Every line of the material below should be repeated exactly.
+++ Given information +++
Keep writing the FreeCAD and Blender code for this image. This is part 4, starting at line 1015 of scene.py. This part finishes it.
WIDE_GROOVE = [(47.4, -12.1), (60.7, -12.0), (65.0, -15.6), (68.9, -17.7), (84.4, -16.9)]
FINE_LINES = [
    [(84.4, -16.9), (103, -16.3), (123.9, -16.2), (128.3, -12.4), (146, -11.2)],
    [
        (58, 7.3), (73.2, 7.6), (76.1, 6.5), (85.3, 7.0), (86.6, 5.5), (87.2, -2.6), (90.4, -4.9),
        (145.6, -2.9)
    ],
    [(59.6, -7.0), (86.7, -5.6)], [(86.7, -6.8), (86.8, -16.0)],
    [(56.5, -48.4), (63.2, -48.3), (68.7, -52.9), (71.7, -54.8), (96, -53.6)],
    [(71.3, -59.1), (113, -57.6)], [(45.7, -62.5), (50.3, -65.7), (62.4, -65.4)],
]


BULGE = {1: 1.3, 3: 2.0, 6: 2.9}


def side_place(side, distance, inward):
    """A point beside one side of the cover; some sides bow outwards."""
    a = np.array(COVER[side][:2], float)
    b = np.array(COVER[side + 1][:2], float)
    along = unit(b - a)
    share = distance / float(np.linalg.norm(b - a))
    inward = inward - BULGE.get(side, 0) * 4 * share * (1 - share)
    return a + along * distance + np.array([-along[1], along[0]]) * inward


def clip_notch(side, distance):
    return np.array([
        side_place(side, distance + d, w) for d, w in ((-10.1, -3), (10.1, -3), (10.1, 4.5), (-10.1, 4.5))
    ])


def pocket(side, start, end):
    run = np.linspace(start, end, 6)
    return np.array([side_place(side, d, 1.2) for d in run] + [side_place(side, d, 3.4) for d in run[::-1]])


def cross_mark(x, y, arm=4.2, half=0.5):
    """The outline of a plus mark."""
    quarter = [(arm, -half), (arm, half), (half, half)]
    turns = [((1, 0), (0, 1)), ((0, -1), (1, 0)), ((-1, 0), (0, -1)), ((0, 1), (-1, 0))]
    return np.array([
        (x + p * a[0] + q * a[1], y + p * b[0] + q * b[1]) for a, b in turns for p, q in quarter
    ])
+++
Exercise answer:
Keep writing the FreeCAD and Blender code for this image. This is part 4, starting at line 1015 of scene.py. This part finishes it.
WIDE_GROOVE = [(47.4, -12.1), (60.7, -12.0), (65.0, -15.6), (68.9, -17.7), (84.4, -16.9)]
FINE_LINES = [
    [(84.4, -16.9), (103, -16.3), (123.9, -16.2), (128.3, -12.4), (146, -11.2)],
    [
        (58, 7.3), (73.2, 7.6), (76.1, 6.5), (85.3, 7.0), (86.6, 5.5), (87.2, -2.6), (90.4, -4.9),
        (145.6, -2.9)
    ],
    [(59.6, -7.0), (86.7, -5.6)], [(86.7, -6.8), (86.8, -16.0)],
    [(56.5, -48.4), (63.2, -48.3), (68.7, -52.9), (71.7, -54.8), (96, -53.6)],
    [(71.3, -59.1), (113, -57.6)], [(45.7, -62.5), (50.3, -65.7), (62.4, -65.4)],
]


BULGE = {1: 1.3, 3: 2.0, 6: 2.9}


def side_place(side, distance, inward):
    """A point beside one side of the cover; some sides bow outwards."""
    a = np.array(COVER[side][:2], float)
    b = np.array(COVER[side + 1][:2], float)
    along = unit(b - a)
    share = distance / float(np.linalg.norm(b - a))
    inward = inward - BULGE.get(side, 0) * 4 * share * (1 - share)
    return a + along * distance + np.array([-along[1], along[0]]) * inward


def clip_notch(side, distance):
    return np.array([
        side_place(side, distance + d, w) for d, w in ((-10.1, -3), (10.1, -3), (10.1, 4.5), (-10.1, 4.5))
    ])


def pocket(side, start, end):
    run = np.linspace(start, end, 6)
    return np.array([side_place(side, d, 1.2) for d in run] + [side_place(side, d, 3.4) for d in run[::-1]])


def cross_mark(x, y, arm=4.2, half=0.5):
    """The outline of a plus mark."""
    quarter = [(arm, -half), (arm, half), (half, half)]
    turns = [((1, 0), (0, 1)), ((0, -1), (1, 0)), ((-1, 0), (0, -1)), ((0, 1), (-1, 0))]
    return np.array([
        (x + p * a[0] + q * a[1], y + p * b[0] + q * b[1]) for a, b in turns for p, q in quarter
    ])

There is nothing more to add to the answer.